At The Lighthouse and Boboli we do love a good Negroni . . . one of the most popular Italian cocktails comprising of campari, red martini and gin . . . or try a sbagliato, without the gin and prosecco instead!!!
The origins of this classic are said to be from Firenze, back in 1919, concocted by or for, depends whose report you read, Count Camillo Negroni . . . they say that the vermouth and campari are good for the liver and counteract the negatives of the gin!!!
Whatever! We love it wherever it came from!
I was first introduced to it when living in Firenze at the time Lino and I met. I remember our fond farewells when I departed for the UK, leaving him in Italy and not knowing how or if we were going to make "this thing” happen. We sat at the Firenze train station bar, on the platform as I recall, toasting the unknown with a Negroni.
So, all these years on and here we are, still drinking Negroni, served these days in all the best places and bars, not least of all in our own restaurants. It’s not everyone’s tipple, it is neat alcohol after all, no mixer involved . . . but I am happy to say that it does have a following.

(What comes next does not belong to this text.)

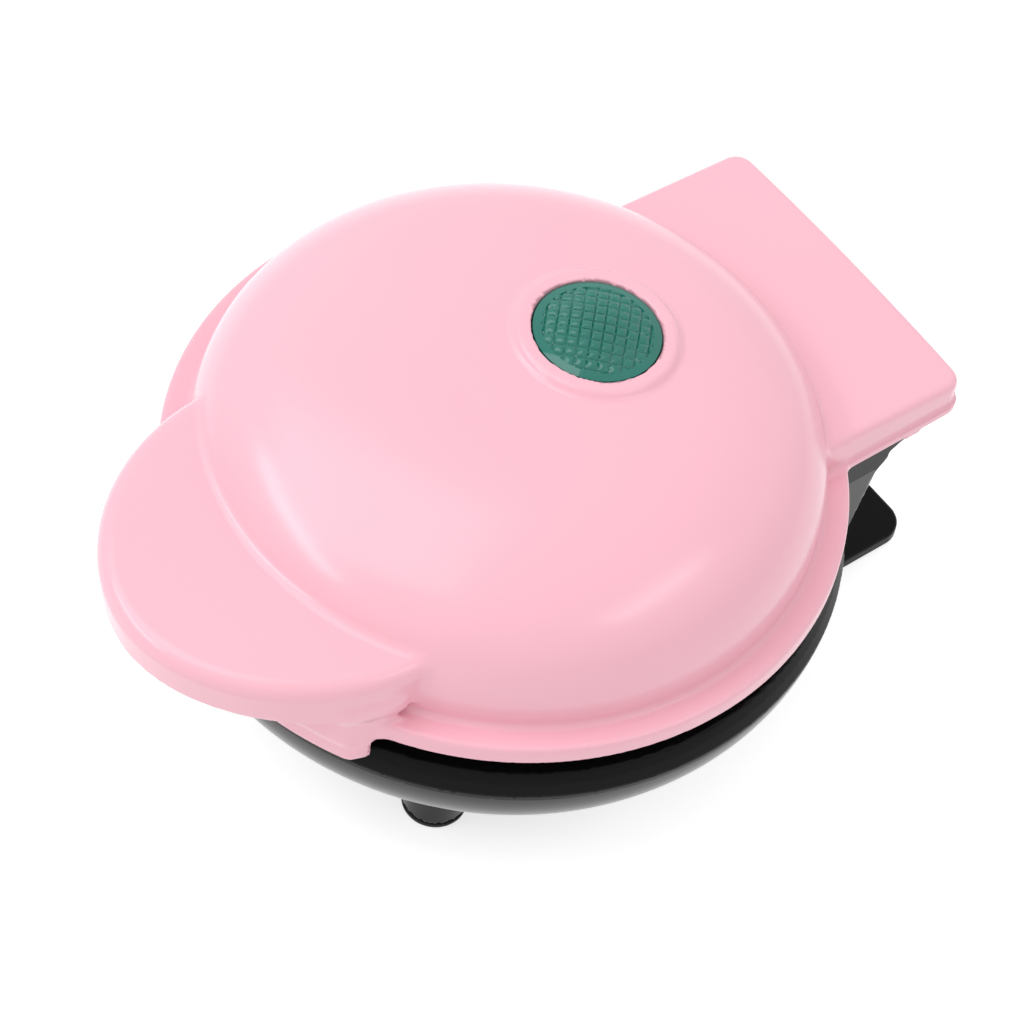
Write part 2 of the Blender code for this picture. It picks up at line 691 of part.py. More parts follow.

Whilst writing this blog, I discovered my mother (from whom I learnt all good things) had never had a negroni – the horror! – we soon put that right!!
Our friend Patrick introduced us to The Queenie, a very similar drink made with Dubonnet . . . mmmmm . . . delish, a worthy alternative we feel.
Oh dear it’s all about the cocktails this week!!!
By the way, ‘sbagliato’ is mistaken in Italian, and it is said that in a Milan bar in 1972, prosecco instead of gin was added to a negroni by mistake. The ‘mistake’ caught on and it is now a classic in its own right.